### Supplied information
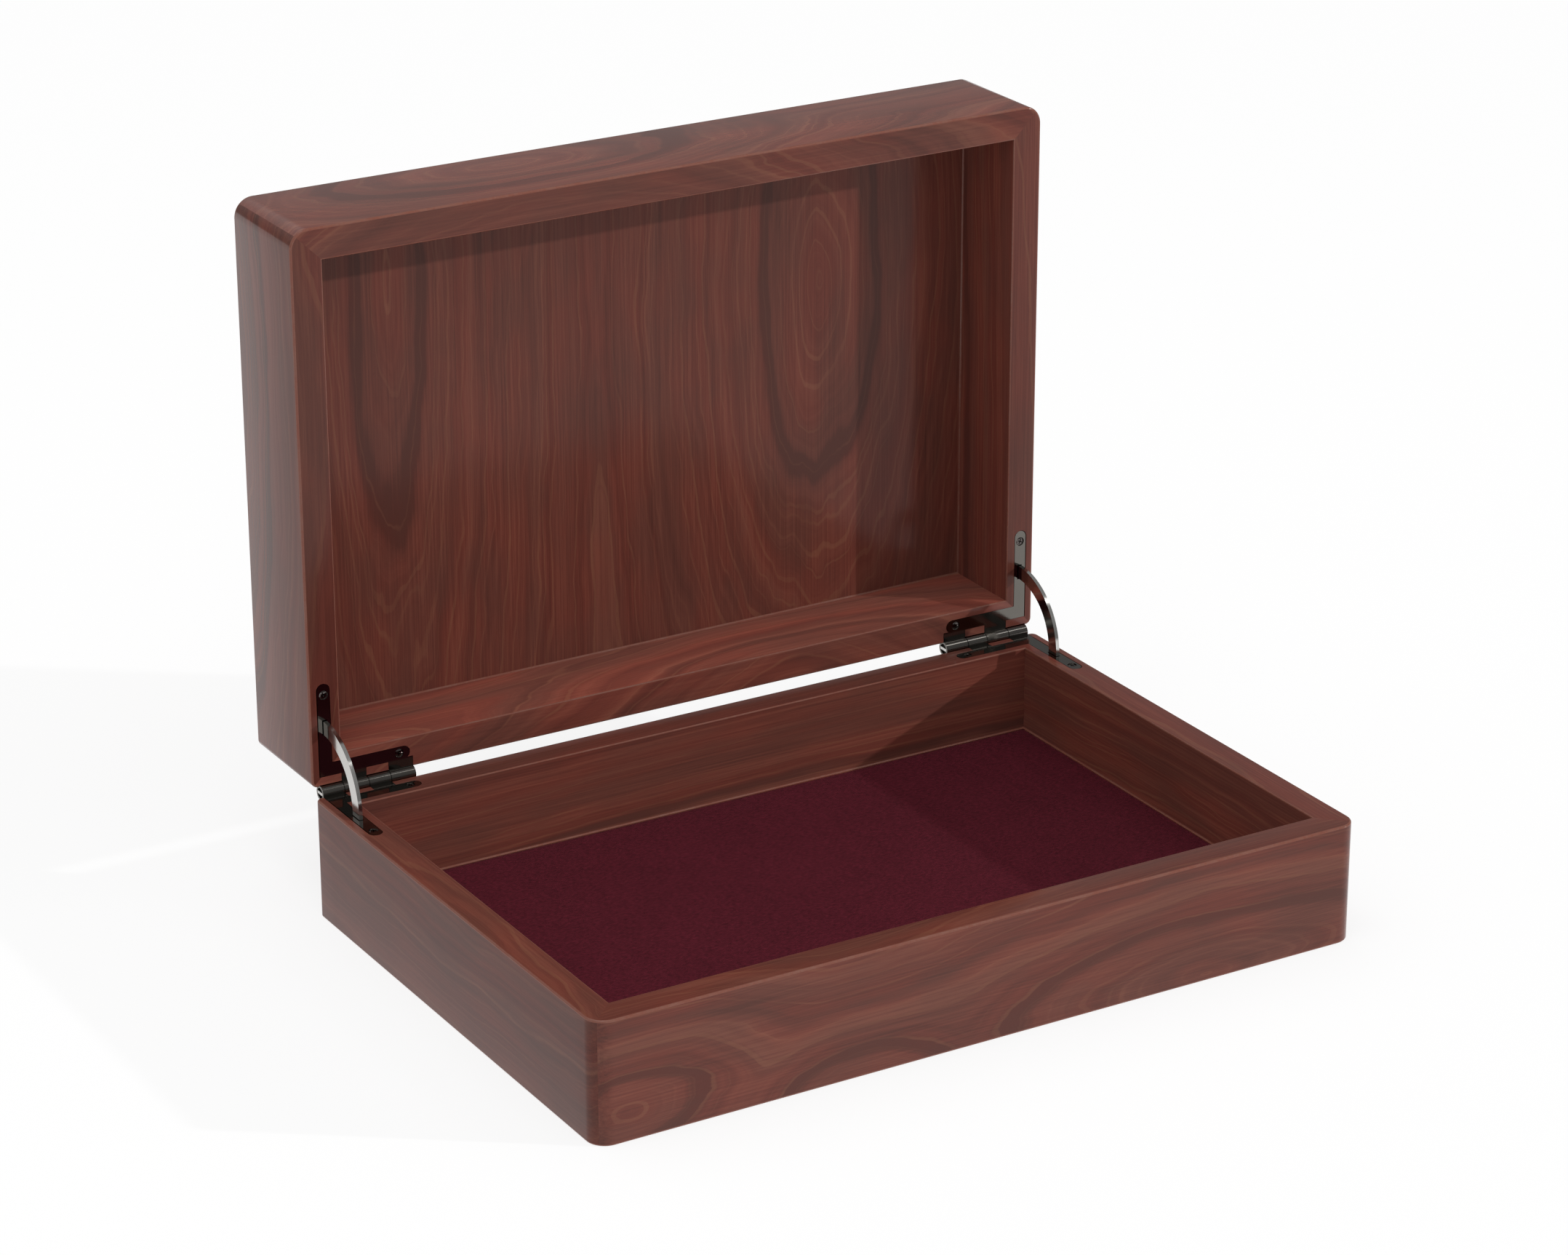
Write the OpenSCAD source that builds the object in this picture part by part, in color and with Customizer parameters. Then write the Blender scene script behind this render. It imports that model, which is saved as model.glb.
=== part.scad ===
// Rectangular hinged keepsake box, stored open at a right angle.
// Row frame: origin at the middle of the base's underside, front at -Y, up +Z, millimetres.
// A "tray frame" is used for base and lid alike: rim up at z = tray height, hinge side at +Y.

/* [Box] */
// Outer width along X
box_width = 328; // [200:1:450]
// Outer depth along Y
box_depth = 221.5; // [150:0.5:350]
// Height of each tray, base and lid alike
tray_height = 48.8; // [40:0.1:80]
// Board thickness
board = 12.7; // [9:0.1:18]
// Radius of the two vertical front corners
front_radius = 7.6; // [2:0.1:12]
// Radius of the two vertical hinge-side corners
back_radius = 2.7; // [1:0.1:6]

/* [Panels] */
// Depth from rim to the panel's inner face
panel_depth = 36.5; // [20:0.1:60]
// Thickness of the tongue round each panel
tongue = 6; // [3:0.1:8]
// How far the tongue enters the boards
tongue_reach = 4.8; // [2:0.1:8]
// Gap between a panel's field and the boards
panel_gap = 0.4; // [0.1:0.1:1]
// Thickness of the cloth lining
lining_thickness = 1.0; // [0.5:0.1:3]
// Gap round the edge of the cloth lining
lining_gap = 0.3; // [0.1:0.1:1]

/* [Hinge leaves] */
// Width of each leg of a leaf
leaf_width = 5.3; // [4:0.1:8]
// Outside length of each leg of a leaf
leg_length = 38.1; // [25:0.1:60]
// Thickness of a leaf
leaf_thickness = 2.4; // [1.5:0.1:4]
// Distance from the side face to a leaf's outer edge
leaf_inset_side = 3.6; // [2:0.1:8]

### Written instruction
Lines containing the word "part" are to be counted in the listing; state their number alone.

### Answer
2